• _EXERCISE GOAL_:
Print verbatim the opening line of the material and every subsequent line through the one containing "it is made.".

==== DATA LINES

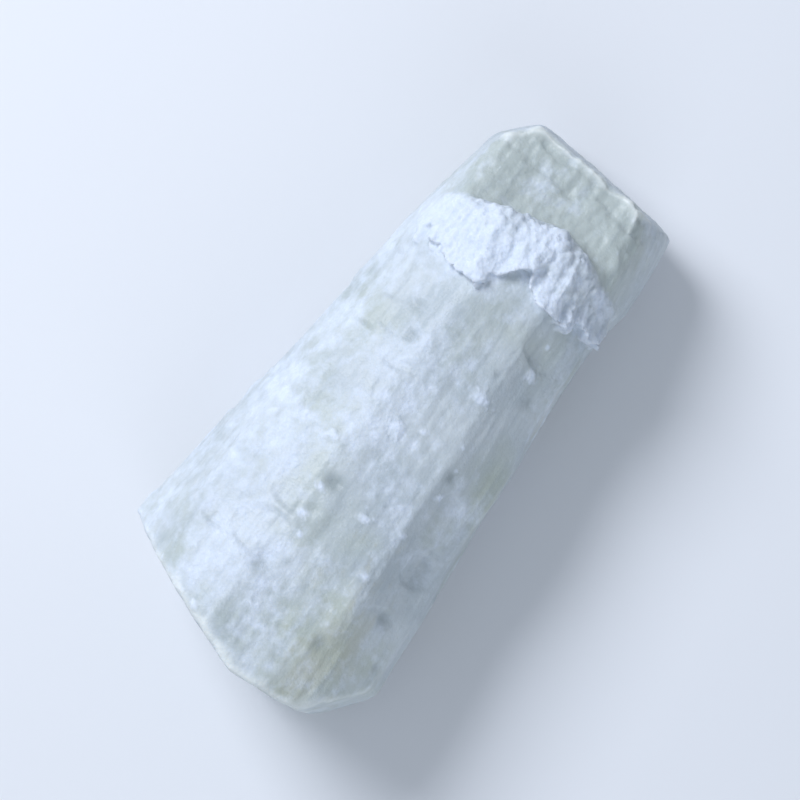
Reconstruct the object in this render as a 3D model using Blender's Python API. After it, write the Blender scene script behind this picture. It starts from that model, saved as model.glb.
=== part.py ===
"""A peeled, knife-cut length of cassava root, modelled the way it is made.

A tapered blank stands for the grown root. Long knife strokes peel it into soft-edged flats, chops
square off its thick end, and its thin end is chopped part of the way and then snapped, which leaves
a raised, torn lip and a lower ledge. The underside is one long stroke, and the piece rests on it.

Units are metres, +Z is up and +X runs along the root towards its thin, snapped end. The origin is
the middle of the bounding box, on the flat underside.
"""

import math

import bmesh
import bpy
from mathutils import Matrix, Vector, noise

MM = 0.001

# Driving dimensions
LENGTH = 72 * MM
BLANK_RADIUS = 26 * MM
UNDERSIDE_DEPTH = 11.8 * MM

# Knife strokes of the peeling, as (direction round the root in degrees, depth from its axis at
# mid-length, taper in degrees). 0 is +Y, 90 is up. A taper over 0 narrows the root towards +X.
PEEL_STROKES = (
    (98, 13.3 * MM, 2.8),
    (66, 13.7 * MM, 4.4),
    (27, 14.6 * MM, 6.3),
    (-12, 15.1 * MM, 7.0),
    (-50, 14.4 * MM, 4.2),
    (-90, 13.2 * MM, 0.4),
    (-134, 14.2 * MM, 3.2),
    (177, 13.8 * MM, 3.2),
    (137, 13.9 * MM, 3.4),
)

# Short strokes that trim a corner at one end and run out towards the middle
TRIM_STROKES = (
    (46, 18.3 * MM, -3.6),
    (116, 16.6 * MM, -2.6),
    (-31, 18.6 * MM, -3.0),
    (-158, 17.0 * MM, -1.6),
    (7, 16.6 * MM, 11.5),
    (82, 15.0 * MM, 8.0),
    (-68, 15.4 * MM, 6.0),
    (157, 16.3 * MM, 9.5),
)

# Chops across the root, as (point that the blade passes, way it faces)
THICK_END_CHOPS = (
    ((-0.440 * LENGTH, 8.8 * MM, 0), (-0.92, 0.38, -0.02)),
    ((-0.490 * LENGTH, -5.0 * MM, 0), (-1.0, -0.03, -0.03)),
    ((-0.452 * LENGTH, -12.2 * MM, 0), (-0.66, -0.75, 0.02)),
)
THIN_END_CHOPS = (
    ((0.500 * LENGTH, 2.0 * MM, 0), (0.985, -0.12, 0.12)),
    ((0.462 * LENGTH, 9.4 * MM, 0), (0.66, 0.74, 0.10)),
)

# The chop that stopped short: the root snapped off beyond it and left a ledge. Seen from above,
# the edge of the ledge comes to a blunt nose, and falls back from it on either side
NOSE = Vector((26.5, -3.4, 8.0)) * MM
NOSE_TURN_LEFT = math.radians(14)
NOSE_TURN_RIGHT = math.radians(20)
LEDGE_SLOPE = math.radians(10)
CHOP_LEAN = math.radians(16)
LIP_SETBACK = 3.3 * MM
LIP_WIDTH = 3.8 * MM
LIP_RISE = 1.3 * MM
SWELL_RISE = 1.5 * MM

# Relief of this solid, and the size of the cells that carry it
CELL = 2.2 * MM
SLIVER = 0.25 * MM
WEAR_PASSES = 2
WAVE_LENGTH = 14 * MM
WAVE_HEIGHT = 0.6 * MM
WAVE_SEED = 7

FLESH_COLOUR = (0.72, 0.74, 0.72, 1)
FLESH_ROUGHNESS = 0.6
SHARP_ANGLE = math.radians(32)


def clear_scene():
    for obj in list(bpy.data.objects):
        bpy.data.objects.remove(obj)


def everything(bm):
    return bm.verts[:] + bm.edges[:] + bm.faces[:]


def cut_away(bm, point, facing):
    """Removes what lies beyond a plane, and closes the cut with one flat face."""
    cut = bmesh.ops.bisect_plane(
        bm,
        geom=everything(bm),
        plane_co=Vector(point),
        plane_no=Vector(facing).normalized(),
        clear_outer=True,
    )
    rim = [item for item in cut["geom_cut"] if isinstance(item, bmesh.types.BMEdge)]
    if rim:
        bmesh.ops.holes_fill(bm, edges=rim)


def stroke_plane(direction, depth, taper):
    """The plane of a knife stroke along the root, as (point, way it faces)."""
    around, lean = math.radians(direction), math.radians(taper)
    outward = Vector((0, math.cos(around), math.sin(around)))
    return outward * depth, outward * math.cos(lean) + Vector((math.sin(lean), 0, 0))


def peeled_root():
    """The blank with every full knife cut made, as a bmesh."""
    bm = bmesh.new()
    bmesh.ops.create_cone(
        bm,
        cap_ends=True,
        segments=12,
        radius1=BLANK_RADIUS,
        radius2=BLANK_RADIUS,
        depth=LENGTH * 1.3,
        matrix=Matrix.Rotation(math.radians(90), 4, "Y"),
    )
    for stroke in PEEL_STROKES + TRIM_STROKES:
        cut_away(bm, *stroke_plane(*stroke))
    for point, facing in THICK_END_CHOPS + THIN_END_CHOPS:
        cut_away(bm, point, facing)
    return bm


def nose_fall(beside):
    """How far the edge of the ledge has fallen back, at a place beside the nose."""
    return abs(beside) * math.tan(NOSE_TURN_LEFT if beside > 0 else NOSE_TURN_RIGHT)


def snapped_block():
    """What broke off above the ledge: a block that the Boolean takes away."""
    bm = bmesh.new()
    bmesh.ops.create_cube(bm, size=LENGTH)
    half = LENGTH / 2
    bmesh.ops.translate(bm, verts=bm.verts, vec=(half, 0, half))
    bmesh.ops.bisect_plane(bm, geom=everything(bm), plane_co=(0, 0, 0), plane_no=(0, 1, 0))
    for vertex in bm.verts:
        vertex.co.x -= vertex.co.z * math.tan(CHOP_LEAN) + nose_fall(vertex.co.y)
    bmesh.ops.rotate(bm, verts=bm.verts, cent=(0, 0, 0), matrix=Matrix.Rotation(LEDGE_SLOPE, 3, "Y"))
    bmesh.ops.translate(bm, verts=bm.verts, vec=NOSE)
    block = new_object("snapped_block", bm)
    block.hide_render = True
    block.display_type = "WIRE"
    return block


def new_object(name, bm):
    mesh = bpy.data.meshes.new(name)
    bm.to_mesh(mesh)
    bm.free()
    obj = bpy.data.objects.new(name, mesh)
    bpy.context.scene.collection.objects.link(obj)
    return obj


def snapped_root(blank, block):
    """The peeled root with the ledge cut into its thin end, as a bmesh."""
    snap = blank.modifiers.new("snap", "BOOLEAN")
    snap.object = block
    snap.operation = "DIFFERENCE"
    graph = bpy.context.evaluated_depsgraph_get()
    bm = bmesh.new()
    bm.from_object(blank, graph)
    bmesh.ops.dissolve_limit(bm, angle_limit=math.radians(0.5), verts=bm.verts, edges=bm.edges)
    return bm


def slice_into_cells(bm):
    """Scores the surface with planes a cell apart, so that it can carry relief."""
    reach = LENGTH * 0.55
    steps = range(-int(reach / CELL), int(reach / CELL) + 1)
    for axis in (Vector((1, 0, 0)), Vector((0, 1, 0)), Vector((0, 0, 1))):
        for step in steps:
            bmesh.ops.bisect_plane(
                bm,
                geom=everything(bm),
                plane_co=axis * (step + 0.5) * CELL,
                plane_no=axis,
            )
    bmesh.ops.remove_doubles(bm, verts=bm.verts, dist=SLIVER)


def wear_arrises(bm):
    """Rounds the edges that the blade left; the flats between them stay as they are."""
    every_way = {"use_axis_x": True, "use_axis_y": True, "use_axis_z": True}
    for _ in range(WEAR_PASSES):
        bmesh.ops.smooth_vert(bm, verts=bm.verts, factor=0.5, **every_way)


def smooth_step(low, high, value):
    share = min(max((value - low) / (high - low), 0), 1)
    return share * share * (3 - 2 * share)


def lip_rise(place):
    """How far the torn lip stands up along the edge of the ledge, on the upper side only."""
    across = place.x - NOSE.x + nose_fall(place.y - NOSE.y) + LIP_SETBACK
    ragged = 0.75 + 0.5 * noise.noise(place / (5 * MM))
    upper = smooth_step(8.5 * MM, 11.5 * MM, place.z)
    return LIP_RISE * ragged * math.exp(-((across / LIP_WIDTH) ** 2)) * upper


def swell_rise(place):
    """How far the -Y side stands out beyond the lip, where the peeling stroke stopped."""
    return SWELL_RISE * smooth_step(18 * MM, 25 * MM, place.x) * smooth_step(6 * MM, 12 * MM, -place.y)


def wave_shift(place):
    """The slow unevenness of a grown root that was peeled by hand."""
    return WAVE_HEIGHT * noise.noise_vector(place / WAVE_LENGTH)


def raise_relief(bm):
    noise.seed_set(WAVE_SEED)
    for vertex in bm.verts:
        place = vertex.co.copy()
        vertex.co += wave_shift(place)
        vertex.co.z += lip_rise(place)
        vertex.co.y -= swell_rise(place)


def rest_on_underside(bm):
    """Cuts the underside flat and puts the origin at the middle of the bounding box, on that flat."""
    cut_away(bm, (0, 0, -UNDERSIDE_DEPTH), (0, 0, -1))
    places = [v.co for v in bm.verts]
    middle = [(min(p[i] for p in places) + max(p[i] for p in places)) / 2 for i in (0, 1)]
    bmesh.ops.translate(bm, verts=bm.verts, vec=(-middle[0], -middle[1], UNDERSIDE_DEPTH))


def flesh_material():
    material = bpy.data.materials.new("cassava_flesh")
    material.use_nodes = True
    shader = material.node_tree.nodes["Principled BSDF"]
    shader.inputs["Base Color"].default_value = FLESH_COLOUR
    shader.inputs["Roughness"].default_value = FLESH_ROUGHNESS
    shader.inputs["Metallic"].default_value = 0
    return material


def build():
    clear_scene()
    blank = new_object("blank", peeled_root())
    bm = snapped_root(blank, snapped_block())
    bpy.data.objects.remove(blank)
    slice_into_cells(bm)
    wear_arrises(bm)
    raise_relief(bm)
    rest_on_underside(bm)
    piece = new_object("cassava_piece", bm)
    piece.data.materials.append(flesh_material())
    piece.data.shade_smooth()
    piece.data.set_sharp_from_angle(angle=SHARP_ANGLE)


build()
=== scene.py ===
import math
import random

import bmesh
import bpy
import numpy as np
from mathutils import Matrix, Vector, noise
from mathutils.bvhtree import BVHTree


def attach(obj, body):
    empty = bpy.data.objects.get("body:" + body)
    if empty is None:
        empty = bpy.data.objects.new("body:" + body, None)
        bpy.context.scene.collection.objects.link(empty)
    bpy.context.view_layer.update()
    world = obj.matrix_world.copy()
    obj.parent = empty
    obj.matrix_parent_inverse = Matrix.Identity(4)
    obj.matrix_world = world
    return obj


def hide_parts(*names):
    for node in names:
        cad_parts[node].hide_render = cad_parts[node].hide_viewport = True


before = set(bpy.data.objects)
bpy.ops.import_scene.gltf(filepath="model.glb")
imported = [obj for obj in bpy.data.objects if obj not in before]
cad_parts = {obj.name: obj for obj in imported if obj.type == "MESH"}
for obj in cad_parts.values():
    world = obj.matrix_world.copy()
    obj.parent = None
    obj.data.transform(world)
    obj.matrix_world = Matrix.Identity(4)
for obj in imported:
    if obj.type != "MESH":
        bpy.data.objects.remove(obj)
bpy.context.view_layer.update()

mm = 0.001


# Camera, light and floor

view = {
    "target": Vector((0, 0, 12)) * mm,
    "upward": 35,  # degrees from +X to the way that points up in the view
    "steepness": 86,  # degrees above the floor
    "distance": 0.50,
    "lens": 195,
}

studio = {
    "floorColour": "#e4e6e8", "floorReach": 1.5, "floorRoughness": 0.7,
    "roomColour": "#d8e1ef", "roomStrength": 0.52,
    "keyPlace": (0.08, 0.38, 0.44), "keyColour": "#f0f4ff", "keyPower": 2.8, "keyWidth": 0.28,
    "fillPlace": (-0.34, -0.30, 0.26), "fillColour": "#e0e8f6", "fillPower": 0.75, "fillWidth": 0.5,
}


def linearColour(code):
    # sRGB hex to the linear values that Blender works in
    shares = [int(code[i:i + 2], 16) / 255 for i in (1, 3, 5)]
    return [s / 12.92 if s <= 0.04045 else ((s + 0.055) / 1.055) ** 2.4 for s in shares] + [1]


def addNode(tree, kind, inputs=None, **settings):
    made = tree.nodes.new(kind)
    for name, value in settings.items():
        setattr(made, name, value)
    for socket, value in (inputs or {}).items():
        if isinstance(value, bpy.types.NodeSocket):
            tree.links.new(value, made.inputs[socket])
        else:
            made.inputs[socket].default_value = value
    return made


def aimedAt(back, up):
    # a turn that looks from the side that back names, with up towards the top
    back = back.normalized()
    right = up.cross(back).normalized()
    return Matrix((right, back.cross(right), back)).transposed().to_4x4()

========

• _EXERCISE SOLUTION_:
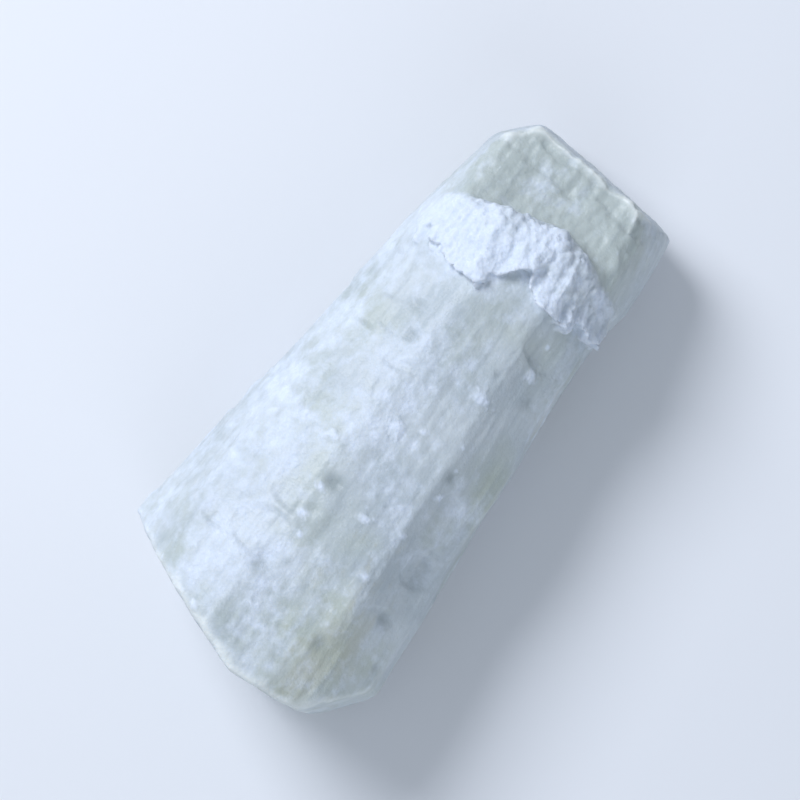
Reconstruct the object in this render as a 3D model using Blender's Python API. After it, write the Blender scene script behind this picture. It starts from that model, saved as model.glb.
=== part.py ===
"""A peeled, knife-cut length of cassava root, modelled the way it is made.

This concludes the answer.